24 aprile 2012

LA MEMORIA TRADITA DI MILANO


In tempi di dibattito sul diritto all’oblio negato dalla diffusione dell’accessibilità web, appare inevitabile che anche la memoria collettiva delle società contemporanee venga affidata in misura sempre maggiore a testimonianze immateriali. L’attualizzazione della nota metafora di Victor Hugo, secondo cui il libro avrebbe soppiantato la cattedrale nel ruolo di custode della memoria storica, determina oggi una crescente disaffezione verso i luoghi, anche quelli carichi di forti valori identitari, soprattutto in contesti urbani.

Milano vede esasperarsi questa tendenza, come dimostra il disprezzo con cui nel recente passato sono stati trattati alcuni luoghi simbolo della città. Il carattere a tratti patologico del disinteresse dimostrato dall’opinione pubblica spinge a interrogarsi su quale sia la considerazione che la città ha di se stessa e della propria storia. Se la forma fisica della città è, nelle parole di un celebre milanese, il “dato ultimo verificabile” della sua struttura e quindi delle forze che si agitano nell’animo dei suoi cittadini, dovremmo forse preoccuparci per l’imbarbarimento di cui siamo quotidianamente testimoni.

Il caso della Stecca degli Artigiani nel quartiere Isola è in questo senso esemplificativo. Dopo una brillante riabilitazione da un passato di abbandono postindustriale, fondata su associazionismo e partecipazione, la Stecca visse un repentino declino causato dall’infiltrazione di gruppi malavitosi nella sua struttura, per natura aperta e permeabile. Si generò col tempo una situazione di degrado e illegalità diffusa, cresciuta fino a livelli intollerabili, tali da fornire un pretesto per l’abbattimento e la successiva realizzazione di un imponente comparto residenziale.
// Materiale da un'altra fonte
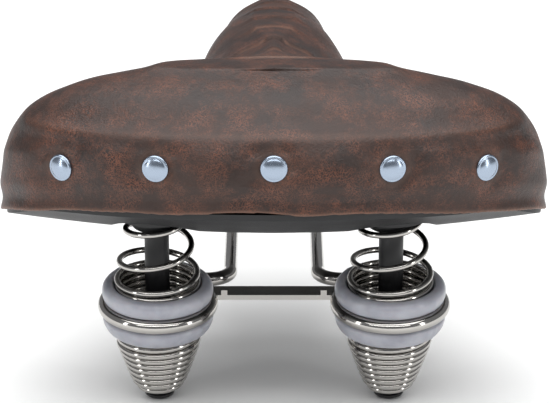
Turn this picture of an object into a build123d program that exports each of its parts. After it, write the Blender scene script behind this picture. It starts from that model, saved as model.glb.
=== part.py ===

L’intervento, tardivo e radicale, ben illustra il clima politico-culturale in essere nello scorso decennio, quando la tragica incapacità degli amministratori sposava gli appetiti suscitati dagli indici di edificabilità, rendendo spesso ancor più inconsistente il già labile confine tra incompetenza e malaffare.

Sull’altare della speculazione è stato sacrificato anche il tratto finale di Largo Corsia dei Servi, oggi inglobato in un negozio di abbigliamento. Quello spazio aperto, un piano terra pubblico disegnato dallo studio BBPR attorno ad una scultorea doppia rampa di scale, offriva in primo luogo un esempio dell’alto livello del professionismo milanese in architettura. Eppure la sua qualità principale risiedeva nella forza aggregativa che aveva saputo esercitare su più di una generazione. Era infatti un luogo mitico per l’unica subcultura italiana con un certo riscontro internazionale, quella dei paninari, a testimonianza di un periodo storico che eleggeva Milano a città mondiale. A partire dagli anni ’90 un altro movimento, questa volta d’importazione, ne aveva fatto il proprio tempio: “il muretto” era il principale luogo di ritrovo per la comunità hip-hop della città, offrendo per altro uno dei più riusciti esempi di integrazione per i milanesi di una nuova generazione multietnica. Ma quando il puntuale inserimento di borchie metalliche sulla pavimentazione ha reso impossibile la pratica della breakdance, quel laboratorio sociale autoistituito ha cessato ogni attività, condannando uno spazio vitale al più totale abbandono, fino alla triste sorte odierna.

In molti casi gli interessi immobiliari non sono stati la sola driving force della dubbia gestione del patrimonio, come dimostra il caso del monumento a Pertini di via Croce Rossa. L’opera, già al centro di ampi e in gran parte sterili dibattiti in merito alla sua qualità e collocazione, rappresenta pur sempre un opportuno omaggio della città a un italiano emerito. Un omaggio rimpacchettato, verrebbe da dire, dato che il monumento giace transennato a causa di inesistenti lavori in corso e privo della più ordinaria manutenzione da più di un anno. Sebbene sembri ormai scongiurata l’ipotesi di sostituire l’opera con un volume edilizio di dimensioni ben maggiori, come proposto un paio d’anni fa da un gruppo di illuminati imprenditori, il monumento in memoria del presidente partigiano sembra colpito da una maledizione dovuta forse al suo essere uno spazio rigorosamente pubblico nel cuore della Milano più devota al lusso e al consumo.

A Milano la geografia dell’oblio non ha confini chiaramente definiti, abbraccia il centro come l’estrema periferia e coinvolge testimonianze di istanze storiche e culturali assai eterogenee. Benché sia chiaro che una città assume valore nella stratificazione dei segni e nelle trasformazioni, ciò non può giustificare gli abusi che si sono consumati negli ultimi anni sull’eredità culturale del recente passato, perché è proprio sulla solida base di questa eredità che la città è tenuta a costruire il proprio futuro.